A step-by-step blueprint you can implement
Here is a practical, high-momentum sequence that many teams use to build multi-tenancy without overengineering early.
- Define the tenant model: decide what a tenant is (company, workspace, account) and create a tenant directory record.
- Implement tenant identification: choose subdomain, path, and token claims strategy; enforce matching rules.
- Make tenant context mandatory: propagate tenant_id through the app, jobs, logs, and metrics.
- Pick a data isolation pattern: start with shared schema + tenant_id for speed, or separate schema/DB if requirements demand it.
- Centralize authorization: ensure every request is scoped by tenant and role.
- Add tenant-aware quotas and rate limits: protect performance and align with pricing tiers.
- Automate provisioning: idempotent tenant creation, default roles, and configuration.
- Instrument tenant-aware observability: logs, metrics, traces, and tenant-level dashboards.
- Enable staged releases: feature flags and backward-compatible migrations.
- Plan for growth: add shard mapping in the tenant directory when scaling demands it, and selectively isolate large tenants.
What great multi-tenant SaaS enables as you grow
When you invest in multi-tenancy fundamentals, you unlock compounding benefits:
- Faster customer onboarding with reliable automation and consistent environments.
- Higher platform stability through tenant-aware rate limiting and workload controls.
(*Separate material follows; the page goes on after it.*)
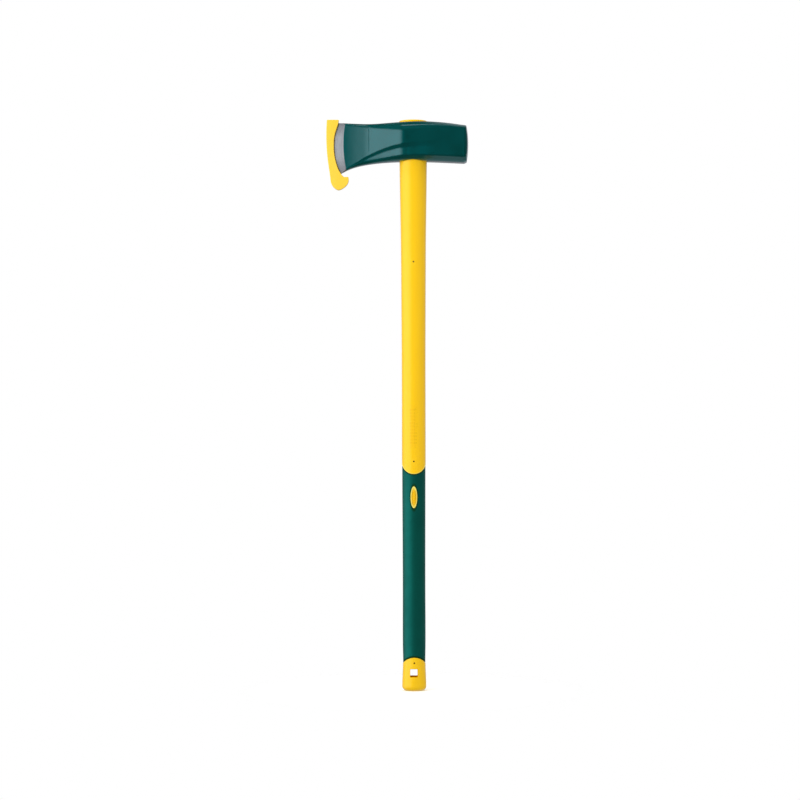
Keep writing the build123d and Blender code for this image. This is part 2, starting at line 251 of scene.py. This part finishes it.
# ---------------------------------------------------------------- materials
def beyond_borders(g):
    """How far outside the grip a point is, seen from a broad side: below zero on the grip, in metres."""
    flat = g.vector("MULTIPLY", g.coords, (1, 0, 1))
    place = g.add("ShaderNodeSeparateXYZ", Vector=g.coords)

    def outside_circle(middle_z, rise, side):
        radius = (BORDER_HALF_WIDTH**2 + rise**2) / (2 * rise)
        centre_z = middle_z + side * radius
        outwards = g.math("MULTIPLY", g.math("SUBTRACT", place.outputs["Z"], centre_z), side)
        leg = g.add("ShaderNodeCombineXYZ", X=place.outputs["X"], Z=g.math("MINIMUM", outwards, 0.0))
        inside = g.math("SUBTRACT", radius, g.vector("LENGTH", leg.outputs[0]))
        return g.math("ADD", inside, g.math("MAXIMUM", outwards, 0.0))

    top = outside_circle(grip_high.z - TOP_BORDER_DIP, TOP_BORDER_DIP, 1)
    bottom = outside_circle(grip_low.z + BOTTOM_BORDER_RISE, BOTTOM_BORDER_RISE, -1)
    from_boss = g.vector("SUBTRACT", flat, tuple(BOSS_CENTRE))
    squashed = g.vector("DIVIDE", from_boss, (BOSS_HALF_WIDTH, 1, BOSS_HALF_HEIGHT))
    boss = g.math("MULTIPLY", g.math("SUBTRACT", 1.0, g.vector("LENGTH", squashed)), BOSS_HALF_WIDTH)
    return g.math("MAXIMUM", g.math("MAXIMUM", top, bottom), boss)


def in_hanging_hole(g):
    """1 on the walls of the hanging hole, 0 on the rest of the handle."""
    from_hole = g.vector("SUBTRACT", g.coords, tuple(HANGING_HOLE_CENTRE))
    squashed = g.vector("DIVIDE", from_hole, (HANGING_HOLE_HALF_WIDTH, 1, HANGING_HOLE_HALF_HEIGHT))
    place = g.add("ShaderNodeSeparateXYZ", Vector=g.vector("ABSOLUTE", squashed))
    return g.ramp(g.math("MAXIMUM", place.outputs["X"], place.outputs["Z"]), 1.02, 1.12, 1, 0)


def head_material():
    """Glossy green paint up to an arched line, and ground steel in front of it."""
    g = new_graph("head_paint_and_steel")
    flat = g.vector("MULTIPLY", g.coords, (1, 0, 1))

    line_wobble = g.ramp(g.noise(4 * MM), 0, 1, -0.25 * MM, 0.25 * MM, smooth=False)
    beyond = g.math("SUBTRACT", g.vector("DISTANCE", flat, tuple(PAINT_LINE_CENTRE)), PAINT_LINE_RADIUS)
    beyond = g.math("ADD", beyond, line_wobble)
    bare = g.ramp(beyond, -0.12 * MM, 0.12 * MM)
    paint_lip = g.ramp(beyond, -0.5 * MM, 0.0)

    patches = g.noise(35 * MM, detail=3)
    edges = g.ramp(g.pointiness(), 0.52, 0.60)
    paint = g.mix(g.ramp(patches, 0.35, 0.7, 0, 0.5), GREEN_PAINT, GREEN_PAINT_THIN)
    paint = g.mix(g.math("MULTIPLY", edges, 0.5), paint, GREEN_PAINT_THIN)

    # A faint crease where the thin bit meets the wedge: a shallow groove in the bump, and a painted shade
    # line that darkens the paint along it.
    place = g.add("ShaderNodeSeparateXYZ", Vector=g.coords)
    from_crease = g.math("ABSOLUTE", g.math("SUBTRACT", place.outputs["X"], CREASE_X))
    above_ridge = g.ramp(place.outputs["Z"], CREASE_BOTTOM_Z - 4 * MM, CREASE_BOTTOM_Z + 4 * MM)
    below_bevel = g.ramp(place.outputs["Z"], CREASE_TOP_Z - 3 * MM, CREASE_TOP_Z + 3 * MM, 1, 0)
    on_flank = g.math("MULTIPLY", above_ridge, below_bevel)
    crease_groove_and_shade = g.math("MULTIPLY", g.ramp(from_crease, 0.2 * MM, 1.3 * MM, 1, 0), on_flank)
    paint = g.mix(g.math("MULTIPLY", crease_groove_and_shade, 0.45), paint, tuple(0.5 * c for c in GREEN_PAINT))

    # Grinding marks follow the cutting edge.
    depth = g.math("SUBTRACT", EDGE_RADIUS, g.vector("DISTANCE", flat, tuple(EDGE_CENTRE)))
    around = g.vector("MULTIPLY", g.coords, (0, 1, 0.02))
    marks_at = g.add("ShaderNodeCombineXYZ", X=depth, Y=0.0, Z=0.0).outputs[0]
    marks_at = g.vector("ADD", marks_at, around)
    marks = g.noise(0.25 * MM, detail=4, at=marks_at, roughness=0.65)
    honed = g.ramp(depth, HONED_WIDTH - 0.1 * MM, HONED_WIDTH + 0.1 * MM, 1, 0)
    tarnish = g.noise(9 * MM, detail=4)
    passes = g.noise(1.6 * MM, detail=2, at=marks_at)
    away = g.math("ABSOLUTE", g.math("SUBTRACT", place.outputs["Z"], EDGE_CENTRE.z))
    steel = g.mix(g.ramp(marks, 0.3, 0.75), STEEL_MARKS, STEEL_BRIGHT)
    steel = g.mix(g.ramp(passes, 0.35, 0.65, 0, 0.35), steel, STEEL_PASSES)
    steel = g.mix(g.ramp(tarnish, 0.45, 0.75, 0, 0.3), steel, STEEL_TARNISH)
    # Painted shade: the steel darkens towards the top and bottom ends of the bit.
    steel = g.mix(g.ramp(away, 10 * MM, 40 * MM, 0, 0.85), steel, STEEL_ENDS_PAINTED_SHADE)
    steel = g.mix(g.math("MULTIPLY", honed, 0.6), steel, STEEL_HONED)

    peel = g.bump(g.noise(1.6 * MM, detail=1), 0.012 * MM)
    forging = g.bump(g.noise(28 * MM, detail=2), 0.16 * MM, peel)
    forging = g.bump(crease_groove_and_shade, -0.12 * MM, forging)
    lip = g.bump(paint_lip, -0.08 * MM, forging)
    scratches = g.bump(marks, 0.010 * MM)
    normal = g.add("ShaderNodeMix", {"data_type": "VECTOR", "clamp_factor": True})
    g.put(normal.inputs[0], bare)
    g.put(normal.inputs[4], lip)
    g.put(normal.inputs[5], scratches)

    return g.finish(
        Base_Color=g.mix(bare, paint, steel),
        Metallic=g.math("MULTIPLY", bare, 0.8),
        Roughness=g.blend(bare, g.ramp(patches, 0.3, 0.7, 0.40, 0.48), g.ramp(marks, 0.2, 0.8, 0.42, 0.28)),
        IOR=1.7,
        Specular_IOR_Level=g.blend(bare, 0.95, 0.5),
        Specular_Tint=g.mix(bare, PAINT_SHEEN, (1, 1, 1)),
        Coat_Weight=g.blend(bare, 1.0, 0.0),
        Coat_IOR=1.6,
        Coat_Roughness=0.05,
        Coat_Normal=lip,
        Normal=normal.outputs[1],
    )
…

- Better customer trust thanks to strong boundaries, auditability, and clear operational processes.
- More efficient engineering with one platform that can evolve quickly via staged rollouts.
- Scalable revenue models using usage tracking, entitlements, and per-tenant controls.
Multi-tenant SaaS architecture is a strategic advantage: it helps you deliver a polished, consistent experience for customers while keeping your operations lean and your ability to ship improvements strong. With the patterns above, you can build a foundation that scales from your first tenants to enterprise-grade growth.